Proponents of standing desks claim, plausibly, that they give you more energy and improve posture. The CDC has found that standing desks (or “sit-stand” desks) reduce upper back and neck pain and improve moods. At Smithsonian.com, Joseph Stromberg reported that standing desks reduce the risk of obesity and type 2 diabetes. And a 2012 Australian study found that prolonged sitting increased the risk of death. In other words, standing up more and sitting less can help you live longer. All this makes me want to stand up right now.
The newest claim is that standing up lengthens your telomeres. If true, this would provide a mechanism to explain how standing up might lengthen your life. The new study, led by Swedish scientist Per Sjögren, appeared this month in the British Journal of Sports Medicine.
Telomeres are special DNA “caps” on the ends of everyone’s chromosomes. As we age, these caps gradually get shorter, and if they get too short, the cell dies. They function as a kind of molecular clock, telling a cell when it’s old. A substantial body of scientific evidence shows that if you can maintain telomere length, cells—and their owners—will live longer.
But how could merely standing more, or sitting less, shorten our telomeres? Being skeptical, I read the paper.
Here’s what Sjögren and colleagues did: several years ago, they conducted a study measuring the effect of exercise on weight, cholesterol levels, and a few other characteristics. That study included 101 people, all 68 years old. They randomly chose 49 people (14 men, 35 women) to study the effect of exercise on telomere length. They used blood samples taken 6 months apart, both before and after the exercise regimen. This was all completed back in 2011.

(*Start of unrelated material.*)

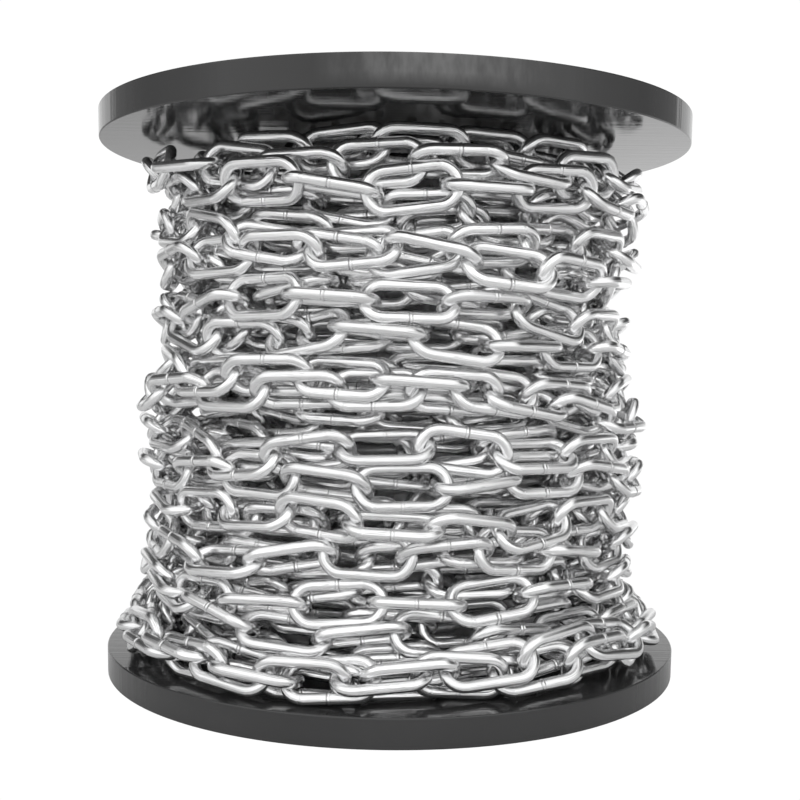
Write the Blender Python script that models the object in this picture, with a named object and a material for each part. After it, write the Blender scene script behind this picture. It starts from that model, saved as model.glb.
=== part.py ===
# A reel of long link steel chain, standing upright on its lower flange.
# Units are metres. +Z is the reel's axis, and the origin is the centre of the base.
import math
import random

import bmesh
import bpy

# The reel: two moulded flanges and a tube between them
flange_diameter = 0.225
flange_thickness = 0.0105
flange_edge = 0.0006
reel_height = 0.212
spindle_hole_diameter = 0.035
barrel_diameter = 0.080
barrel_wall = 0.0037
spigot_length = 0.0035
spigot_wall = 0.004

# The outer face of each flange: shallow pockets between a rim, a hub and straight ribs
rim_width = 0.008
hub_width = 0.011
pocket_depth = 0.0035
rib_count = 12
rib_width = 0.003

# The chain: round wire bent into long links with round ends
wire_diameter = 0.004
link_pitch = 0.026
link_length = link_pitch + 2 * wire_diameter
link_width = 0.017
link_roll = math.radians(45)

# The winding: its outer turns, and the plain core of the turns beneath them
outer_turns = 16
links_per_turn = 22
winding_foot_radius = 0.1006
winding_top_radius = 0.0906
winding_top_gap = 0.003
foot_turns = 2
foot_turns_stand = 0.0072
shoulder_drop = 0.002
shoulder_start = 0.90
core_radius = 0.069
layer_gap = 0.0012
valley_extra = 0.0015
turn_wander = 0.0032
turn_swell = 0.0018
link_scatter = 0.0012

clearance = 0.0003
round_steps = 60
wind_seed = 7

flange_radius = flange_diameter / 2
hole_radius = spindle_hole_diameter / 2
barrel_radius = barrel_diameter / 2
barrel_bore_radius = barrel_radius - barrel_wall
lower_face = flange_thickness + clearance
upper_face = reel_height - flange_thickness - clearance
winding_top = upper_face - winding_top_gap


def clear_scene():
    for thing in list(bpy.data.objects):
        bpy.data.objects.remove(thing, do_unlink=True)


def make_material(name, colour, roughness, metallic):
    material = bpy.data.materials.new(name)
    material.use_nodes = True
    shader = material.node_tree.nodes["Principled BSDF"]
    shader.inputs["Base Color"].default_value = (*colour, 1.0)
    shader.inputs["Roughness"].default_value = roughness
    shader.inputs["Metallic"].default_value = metallic
    return material


def add_object(name, bm, material=None):
    # Faces point outwards, and only the sharp edges stay sharp in the shading.
    bmesh.ops.recalc_face_normals(bm, faces=bm.faces)
    mesh = bpy.data.meshes.new(name)
    bm.to_mesh(mesh)
    bm.free()
    mesh.shade_smooth()
    mesh.set_sharp_from_angle(angle=math.radians(35))
    thing = bpy.data.objects.new(name, mesh)
    bpy.context.collection.objects.link(thing)
    if material:
        mesh.materials.append(material)
    return thing


def ring_points(radius, height, angles):
    return [(radius * math.cos(a), radius * math.sin(a), height) for a in angles]


def closed_ring_body(rings):
    # Joins each ring of points to the next and the last to the first, as a ring shaped body.
    bm = bmesh.new()
    loops = [[bm.verts.new(point) for point in ring] for ring in rings]
    count = len(loops[0])
    for index, loop in enumerate(loops):
        following = loops[(index + 1) % len(loops)]
        for here in range(count):
            there = (here + 1) % count
            bm.faces.new((loop[here], loop[there], following[there], following[here]))
    return bm


def turned_body(profile):
    # Turns a closed outline of (radius, height) points about the Z axis.
    angles = [2 * math.pi * step / round_steps for step in range(round_steps)]
    return closed_ring_body([ring_points(radius, height, angles) for radius, height in profile])


def flange_profile():
    # One half section, with the outer face at height 0 and the spigot on the inner face.
    spigot_outer = barrel_bore_radius - clearance
    spigot_inner = spigot_outer - spigot_wall
    spigot_end = flange_thickness + spigot_length
    return [
        (hole_radius, 0),
        (flange_radius - flange_edge, 0),
        (flange_radius, flange_edge),
        (flange_radius, flange_thickness - flange_edge),
        (flange_radius - flange_edge, flange_thickness),
        (spigot_outer, flange_thickness),
        (spigot_outer, spigot_end),
        (spigot_inner, spigot_end),
        (spigot_inner, flange_thickness),
        (hole_radius, flange_thickness),
    ]


def pocket_outline(middle_angle):
    # A sector between two ribs, whose sides run parallel to the ribs.
    inner = hole_radius + hub_width
    outer = flange_radius - rim_width
    half_sector = math.pi / rib_count
    points = []
    for radius, steps, way in ((inner, 3, 1), (outer, 6, -1)):
        reach = half_sector - math.asin(rib_width / 2 / radius)
        for step in range(steps):
            turn = way * reach * (2 * step / (steps - 1) - 1)
            points.append((radius * math.cos(middle_angle + turn), radius * math.sin(middle_angle + turn)))
    return points


def pocket_cutter(name):
    bm = bmesh.new()
    for rib in range(rib_count):
        outline = pocket_outline(2 * math.pi * (rib + 0.5) / rib_count)
        face = bm.faces.new([bm.verts.new((x, y, -flange_thickness)) for x, y in outline])
        raised = bmesh.ops.extrude_face_region(bm, geom=[face])
        corners = [item for item in raised["geom"] if isinstance(item, bmesh.types.BMVert)]
        for corner in corners:
            corner.co.z = pocket_depth
    cutter = add_object(name, bm)
    cutter.hide_render = True
    cutter.display_type = "WIRE"
    return cutter


def make_flange(name, height, turned_over):
    plastic = make_material(name + "_plastic", (0.013, 0.013, 0.014), 0.12, 0.0)
    flange = add_object(name, turned_body(flange_profile()), plastic)
    cutter = pocket_cutter(name + "_pockets")
    cutter.parent = flange
    cut = flange.modifiers.new("pockets", "BOOLEAN")
    cut.operation = "DIFFERENCE"
    cut.solver = "EXACT"
    cut.object = cutter
    flange.location.z = height
    flange.rotation_euler.x = math.pi if turned_over else 0
    return flange


def make_barrel():
    plastic = make_material("barrel_plastic", (0.013, 0.013, 0.014), 0.2, 0.0)
    profile = [
        (barrel_bore_radius, lower_face),
        (barrel_radius, lower_face),
        (barrel_radius, upper_face),
        (barrel_bore_radius, upper_face),
    ]
    return add_object("barrel", turned_body(profile), plastic)


def make_chain_core():
    # The turns that the outer ones hide, as one plain body round the barrel.
    steel = make_material("chain_core_steel", (0.45, 0.46, 0.47), 0.35, 1.0)
    profile = [
        (barrel_radius + clearance, lower_face),
        (core_radius, lower_face),
        (core_radius, winding_top),
        (barrel_radius + clearance, winding_top),
    ]
    return add_object("chain_core", turned_body(profile), steel)


def winding_radius(share):
    # The winding leans in from foot to top and is rounded off below the upper flange. The
    # last turns of chain went round its foot once more, so they stand out nearly to the rim.
    lean = winding_foot_radius + (winding_top_radius - winding_foot_radius) * share
    stand = foot_turns_stand if share * outer_turns < foot_turns else 0.0
    shoulder = max(0.0, (share - shoulder_start) / (1 - shoulder_start))
    return lean + stand - shoulder_drop * shoulder ** 2


def turn_row(turn, height, depths, shift, stands):
    # One ring of points at a height within a turn, with a point at both ends of each link's
    # straight stretch. depths says how far even and odd links are sunk there.
    link_angle = 2 * math.pi / links_per_turn
    side_half_angle = link_angle * (link_length - link_width) / 2 / link_pitch
    share = (turn + height) / outer_turns
    foot_row = turn == 0 and height == 0
    calm = 0 if foot_row else min(1.0, turn / 2, (outer_turns - 1 - turn) / 2)
    points = []
    for link in range(links_per_turn):
        for end in (-1, 1):
            angle = link * link_angle + end * side_half_angle + shift
            radius = winding_radius(share) + stands[link] - depths[link % 2]
            radius += turn_swell * math.sin(2 * angle + 0.9 * turn)
            z = lower_face + share * (winding_top - lower_face)
            z += calm * turn_wander * math.sin(3 * angle + 0.55 * turn)
            points.append((radius * math.cos(angle), radius * math.sin(angle), z))
    return points


def outer_turn_rings():
    # Each turn is a row of links, rolled by turns to either side, so that one long side of
    # each link stands out: the lower one on even links and the upper one on odd links.
    # The links' other sides are sunken, and a valley parts each turn from the one below.
    scatter = random.Random(wind_seed)
    sunken = (link_width - wire_diameter) * math.sin(link_roll)
    valley = sunken + wire_diameter / 2 + valley_extra
    lower_side = (0, sunken)
    upper_side = (sunken, 0)
    rows = (
        (0.0, (valley, valley)),
        (0.19, lower_side),
        (0.40, lower_side),
        (0.60, upper_side),
        (0.81, upper_side),
    )
    rings = []
    for turn in range(outer_turns):
        shift = scatter.uniform(-0.25, 0.25) * 2 * math.pi / links_per_turn
        stands = [scatter.uniform(-link_scatter, link_scatter) for link in range(links_per_turn)]
        rings += [turn_row(turn, height, depths, shift, stands) for height, depths in rows]
    return rings


def make_outer_turns():
    steel = make_material("chain_outer_turns_steel", (0.83, 0.84, 0.85), 0.22, 1.0)
    rings = outer_turn_rings()
    angles = [math.atan2(y, x) for x, y, z in rings[0]]
    inner_radius = core_radius + layer_gap
    rings.append(ring_points(winding_radius(1.0) - link_width / 2, winding_top, angles))
    rings.append(ring_points(inner_radius, winding_top, angles))
    rings.append(ring_points(inner_radius, lower_face, angles))
    return add_object("chain_outer_turns", closed_ring_body(rings), steel)


clear_scene()
make_flange("bottom_flange", 0.0, False)
make_flange("top_flange", reel_height, True)
make_barrel()
make_chain_core()
make_outer_turns()
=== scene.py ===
# Looks of a reel of long link steel chain: glossy black flanges and a winding of bright zinc links.
import math
import bpy
import numpy as np
from mathutils import Matrix, Vector


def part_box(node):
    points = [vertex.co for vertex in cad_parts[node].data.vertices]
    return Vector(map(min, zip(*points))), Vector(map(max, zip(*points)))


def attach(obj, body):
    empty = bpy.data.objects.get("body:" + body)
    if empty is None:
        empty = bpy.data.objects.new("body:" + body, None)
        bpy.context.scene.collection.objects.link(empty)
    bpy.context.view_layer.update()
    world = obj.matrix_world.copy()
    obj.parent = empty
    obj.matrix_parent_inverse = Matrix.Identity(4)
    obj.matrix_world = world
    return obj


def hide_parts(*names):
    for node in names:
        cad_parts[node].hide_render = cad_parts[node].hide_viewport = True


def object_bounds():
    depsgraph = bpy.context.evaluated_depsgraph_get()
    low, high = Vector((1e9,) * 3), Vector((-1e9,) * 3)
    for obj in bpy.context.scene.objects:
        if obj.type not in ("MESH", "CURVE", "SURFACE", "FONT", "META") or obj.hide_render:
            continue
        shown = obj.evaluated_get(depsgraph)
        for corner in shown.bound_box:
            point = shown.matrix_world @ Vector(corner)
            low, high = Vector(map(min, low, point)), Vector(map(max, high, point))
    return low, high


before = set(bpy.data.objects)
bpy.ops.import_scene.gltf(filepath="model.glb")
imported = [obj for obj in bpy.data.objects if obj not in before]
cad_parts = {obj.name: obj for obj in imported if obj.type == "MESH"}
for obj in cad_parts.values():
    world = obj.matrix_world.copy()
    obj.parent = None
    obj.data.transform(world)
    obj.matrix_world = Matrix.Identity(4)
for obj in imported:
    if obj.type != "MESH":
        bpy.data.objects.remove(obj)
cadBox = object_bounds()
mm = 0.001


# small tools shared by every piece

def makeMesh(name, points, quads):
    # quick mesh from arrays: points (n, 3) and quads (m, 4)
    mesh = bpy.data.meshes.new(name)
    mesh.vertices.add(len(points))
    mesh.vertices.foreach_set("co", np.asarray(points, np.float32).ravel())
    mesh.loops.add(quads.size)
    mesh.loops.foreach_set("vertex_index", np.asarray(quads, np.int32).ravel())
    mesh.polygons.add(len(quads))
    mesh.polygons.foreach_set("loop_start", np.arange(0, quads.size, 4, dtype=np.int32))
    mesh.polygons.foreach_set("use_smooth", np.ones(len(quads), bool))
    mesh.update(calc_edges=True)
    piece = bpy.data.objects.new(name, mesh)
    bpy.context.scene.collection.objects.link(piece)
    return piece


def gridQuads(rows, columns, closeRows=False):
    # quads between neighbouring points of a grid, whose points run row by row in closed rings
    lastRow = rows if closeRows else rows - 1
    row, column = np.meshgrid(np.arange(lastRow), np.arange(columns), indexing="ij")
    nextRow = (row + 1) % rows
    nextColumn = (column + 1) % columns
    corners = [row * columns + column, row * columns + nextColumn,
               nextRow * columns + nextColumn, nextRow * columns + column]
    return np.stack(corners, -1).reshape(-1, 4)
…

Previously, they reported that there was no difference in telomere length between the “exercise” group and the control group. So how can they publish a new study that seems to reach the opposite conclusion? It turns out there isn't a new study at all, but a re-analysis of the original data.
In the early study, the exercise program did have some significant effects: it increased the amount that people walked around by 1663 steps per day, and decreased their sitting time by 2 hours per day. However, people in both groups spent less time sitting over the course of the study. So the scientists re-analyzed the data and looked at telomere length as a function of four more measurements. For one of these measures, change in sitting time per day, telomere length was reduced enough that the relationship showed a p-value of 0.02.
Unfortunately for Sjögren, this new finding is based on just 12 individuals. That's a tiny number for a scientific study. And when I looked at the key figure in the paper, it’s pretty clear that the effect depends critically on just 2 of those 12 individuals who had both reduced sitting time and longer telomeres. Take those 2 people out, and the effect vanishes. The authors admitted that
“The study sample is small and we cannot rule out that the findings are a chance phenomenon.”We've seen this sort of thing before: a small study with a minimally significant effect. Usually these types of results never get replicated. As much as I’d love to believe I could lengthen my telomeres by standing up a bit more each day, this rather implausible findnig is simply unconvincing. It’s based on a sub-group of only 12 people—and furthermore, this is a re-analysis of previous data, which feels an awful lot like cherry-picking. If there is any effect, it’s very small.
Nevertheless, other studies do show health benefits from spending more time walking and less time sitting. A daily walk probably confers the same benefit as a standing desk, but a standing desk isn’t a terrible idea either. Just don’t count on it to lengthen your telomeres.